Note: This document focuses on goals the D leadership will personally enable or make happen. Other contributions that don't require their help are always welcome.
Progress in H1 2015
Progress is discussed and measured in comparison with the goals established in the H1 2015 vision document.
- Improve the brand
- Adoption has been growing year over year, with seasonal fluctuations (summer is slower). The 28-day trailing average of daily downloads was 1081 on June 30 2015, compared to 701 exactly one year prior (54.2% increase). See chart.
- DConf 2015 held at Utah Valley University has been a success. However attendance rate (about 50) has been stagnating compared to previous years.
- "This Week in D" has become a community staple.
- Regional meetups have slowly moved along: London, Berlin, Silicon Valley.
- Raise participation
- 1871 pull requests have been created in H1 2015 (1796 closed, 71 open). This falls a bit shy off the projected 2000 pull requests, but marks a 21.7% growth over H2 2014 (1538 pull requests) and a 31.8% growth year-over-year compared to H1 2014 (1419 pull requests).
- Create a D Language Foundation
- Work on the D Language Foundation has proceeded. We secured an attorney and drafted the documentation.
- Improve language stability
- Language definition has not improved significantly (e.g. shared semantics, @property). We became more conservative about making language changes.
- Switch to self-hosting (
ddmd
)
- Porting the D compiler to D has been making good progress.
- Emphasize vibe.d
- No significant progress. There has been pushback regarding merging vibe.d into the standard distribution.
- Memory Management
- There has been progress on memory management in the standard library. Several functions that allocated memory now have lazy equivalents that do not require allocation.
- Safety
- There has been slow progress toward improving language and standard library safety.
- C++ integration
- Progress has been slow.
- Quality
- There has been appropriate improvement of quality across the board.
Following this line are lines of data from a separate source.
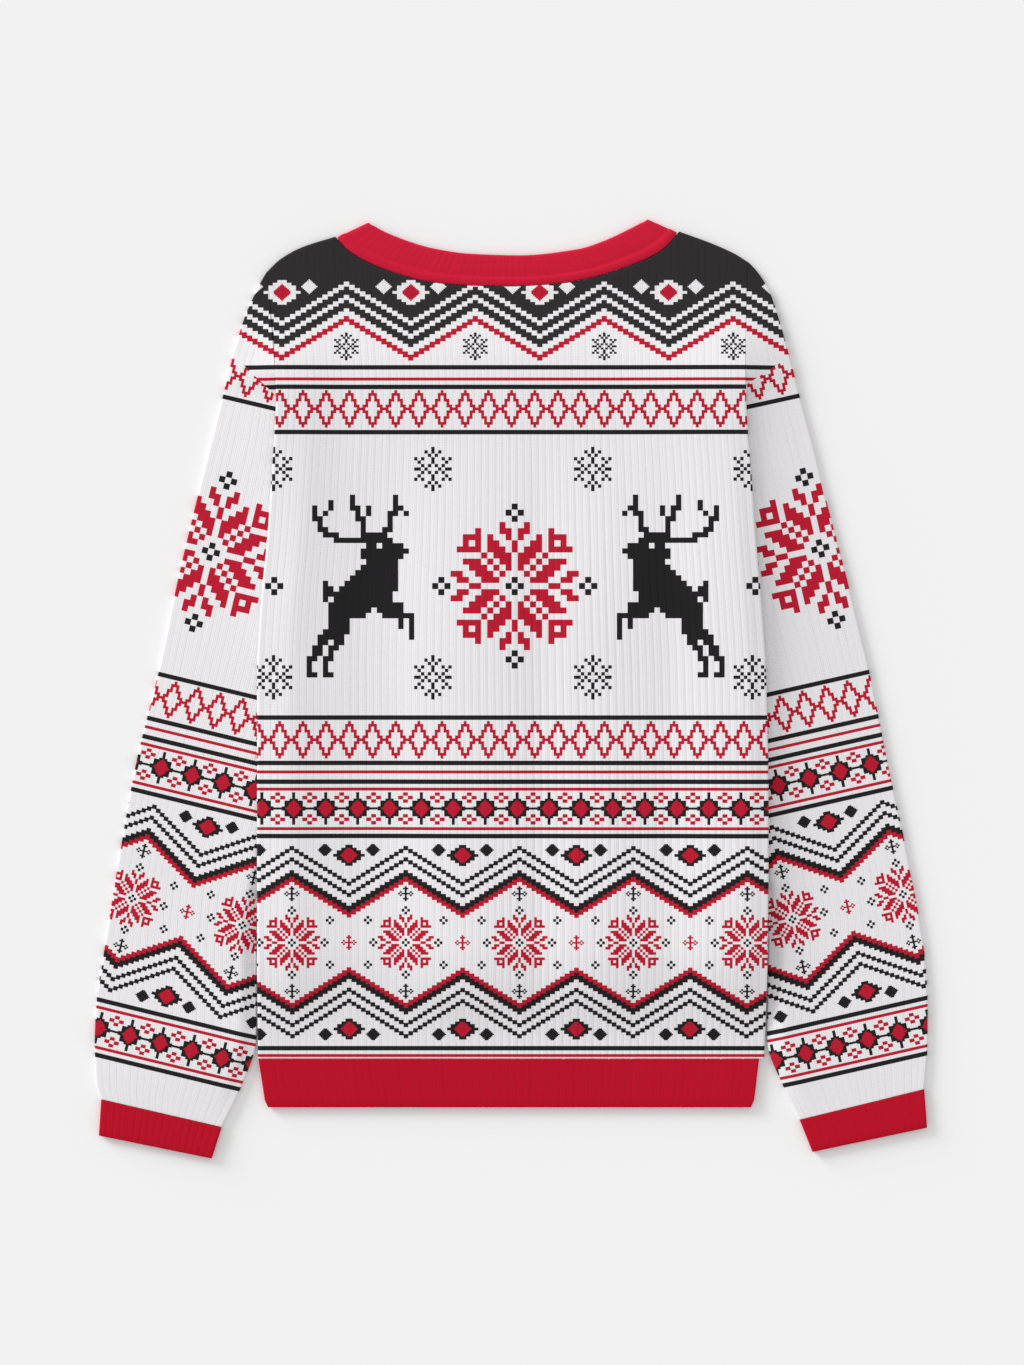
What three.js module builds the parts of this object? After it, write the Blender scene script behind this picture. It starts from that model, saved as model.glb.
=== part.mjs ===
// A ribbed knit sweater that lies flat on a surface with its back up.
// Millimetres. +X is to the right, +Y runs up the garment to the neck, +Z is up.
// left and right are the sides as seen from above.
import * as THREE from 'three';
import { mergeVertices } from 'three/addons/utils/BufferGeometryUtils.js';

// Cloth
const WALL = 1.6;
const BAND_WALL = 2.0;
const GAP = 0.3;
const RIB_RISE = 0.4;
const RIB_COUNTS = { shoulder: 10, neck: 48, sleeve: 20, cuff: 17 };
const PLAIN_COUNTS = { shoulder: 4, neck: 32 };
const EDGE_ROUND = 4;

// Body
const HEM_SEAM_Y = -277.2;
const HEM_EDGE_Y = -313.5;
const ARMHOLE_Y = 220.3;
const BODY_ROWS = [-277.2, -234, -190, -135, -70, 0, 70, 130, 155, 180, 205, 226, 248];
const TOP_ROWS = [0.45, 1];
const BODY_SIDES = [
  { y: -277.2, left: -190.0, right: 189.4 },
  { y: -200.0, left: -190.1, right: 191.3 },
  { y: -96.2, left: -190.1, right: 192.0 },
  { y: 8.8, left: -190.1, right: 190.1 },
  { y: 66.6, left: -187.1, right: 186.4 },
  { y: 111.6, left: -182.6, right: 182.6 },
  { y: 164.8, left: -178.9, right: 178.9 },
  { y: 192.6, left: -177.0, right: 176.6 },
  { y: 220.3, left: -175.9, right: 175.2 },
  { y: 237.6, left: -176.6, right: 175.1 },
  { y: 280.0, left: -180.2, right: 176.0 },
  { y: 319.6, left: -182.6, right: 177.4 },
];
const SHOULDER_LEFT = [
  { x: -182.6, y: 313.1 },
  { x: -173.6, y: 321.6 },
  { x: -158.0, y: 330.4 },
  { x: -132.1, y: 338.8 },
];
const SHOULDER_RIGHT = [
  { x: 125.6, y: 342.6 },
  { x: 150.0, y: 333.7 },
  { x: 166.9, y: 326.1 },
  { x: 177.4, y: 319.6 },
];

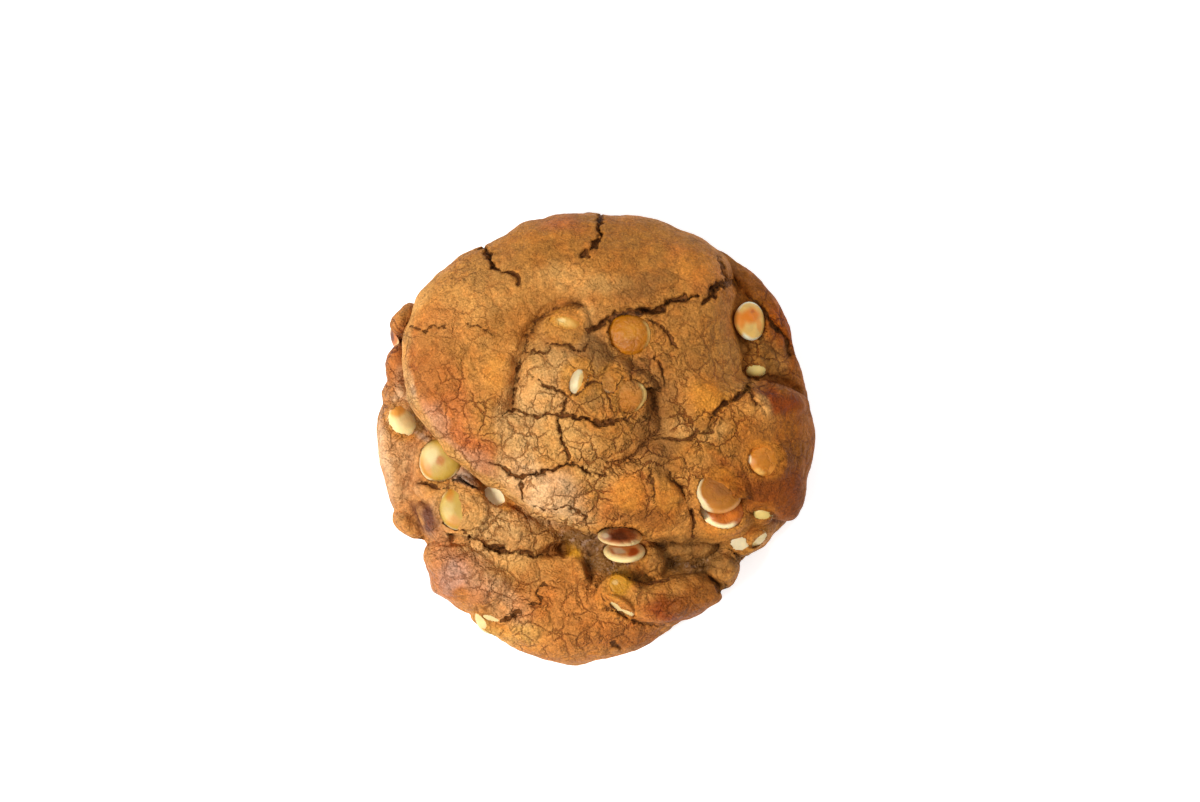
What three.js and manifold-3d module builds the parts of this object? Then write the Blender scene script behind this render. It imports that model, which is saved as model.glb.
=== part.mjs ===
// A thick baked cookie with white chocolate chips: one solid of dough, and each chip that shows pressed into it.
// Millimetres, +Z up. X and Y run across the cookie, and the origin is the middle of its flat base.
// The dough is built as the real one bakes: lobes that ran into each other, then a crust that split.
import * as THREE from "three";
import { mergeVertices } from "three/addons/utils/BufferGeometryUtils.js";
import Module from "manifold-3d";

const wasm = await Module();
wasm.setup();

// Driving dimensions.
const chipDiameter = 10;
const chipThickness = 3.8;
const socketGap = 0.3; // left round each chip
const height = { foot: 6, crustRim: 13.5, floor: 15, shelf: 18, lip: 18.5, crust: 27.5, mound: 31 };
const footShare = { base: 0.93, lobe: 0.86 }; // the underside, as a share of the lobe above it
const rings = { lobe: 4, crust: 8, underside: 2 };
const edgeLift = 0.4; // outer lobes curl up this much off the flat base
const wedge = { above: 1.2, zigzag: 0.25, stepLength: 3 }; // how a split's cutter stands proud and strays
const bump = { shoulder: 1.4, depth: 4 }; // how far a covered chip's swelling reaches down into the crust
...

- Foster additions to the standard library and third-party libraries
- Progress has been slow.
- Alternative compilers
H2 2015 Priorities
Because of delays in drafting this document, some items are past work (as noted) instead of intended work.
- The D Language Foundation
- The Foundation has been incorporated during H2 with the state of Washington, USA. The employer ID is 47-5352856. The plan is to file for non-profit status by the end of H2 (approval takes up to 6 months).
- Raising participation
- This remains an ongoing concern. We're welcoming Martin Nowak's leadership role and looking at expanding participation to all aspects of the D environment. We continue seeking and empowering exceptionally strong contributors.
- We're aiming at exceeding 2000 pull requests in H2 2015. So far we are behind schedule; on Oct 25 with little than two months through the end of the year we're clocking at 1037 pull requests.
- Safety
- Safety remains a primary concern of all work, especially work involving early memory reclamation (below).
- Memory management
- "No GC" remains a primary concern going forward for the standard library and client code.
- We need good language+library support and robust idioms to follow for good no-GC code.
- Tooling
- Lack of tool support is often invoked by would-be adopters of D. We should focus on adding tooling to the D distributions, starting with dfmt and dfix. Longer term, one key part of it is exposing compiler components (lexer, parser, various checkers) as libraries.
- Library additions
- Strong library additions should drive both language fixes and improvements, and serve as examples to follow for the entire community.
- Continue fostering brand awareness
- This remains a priority going forward. DConf 2016 in Berlin is slated to be a larger event than before. Walter and Andrei held a very successful conference in Brasov, Romania. Andrei will deliver a keynote and a D tutorial at ACCU 2016.
- Improve language stability and specification
- We need a more rigorous writeup of the language specification. At best we'll start a background work of redoing the spec from start that uses "standardese" language, has examples, and covers all of the language properly.
- Any language change must be initiated with a DIP that is properly scrutinized.
- C++ integration
- We left C++ integration at promise level. We should get to the point where people can use staple elements from the C++ standard library (e.g. std::vector, std::string, std::unordered_map) seamlessly. Also we need to document the C++ interface so others can define their own bindings.
- Tactically we need to be able to catch exceptions raised from C++ code. The first header to support in the C++ standard library should be <exception>.
- Smartphones (iPhone/Android)
- Alternative compilers already have some level of support for smartphones. That should continue in stride and be accompanied by the appropriate air support from the leadership and community.
- Objective-C interfacing is an important aspect as well.
- Porting the reference compiler to D
- The front-end has been ported. There is work on porting the backend as well. This is an important topic. The only reason this is at the end is that it has already happened.
In Search of Champions
- Embedded systems
- Some community members have expressed interest in using stripped-down versions of D on embedded systems. Work will need to be done to modularize the compilers and runtime to enable such use in tightly constrained systems.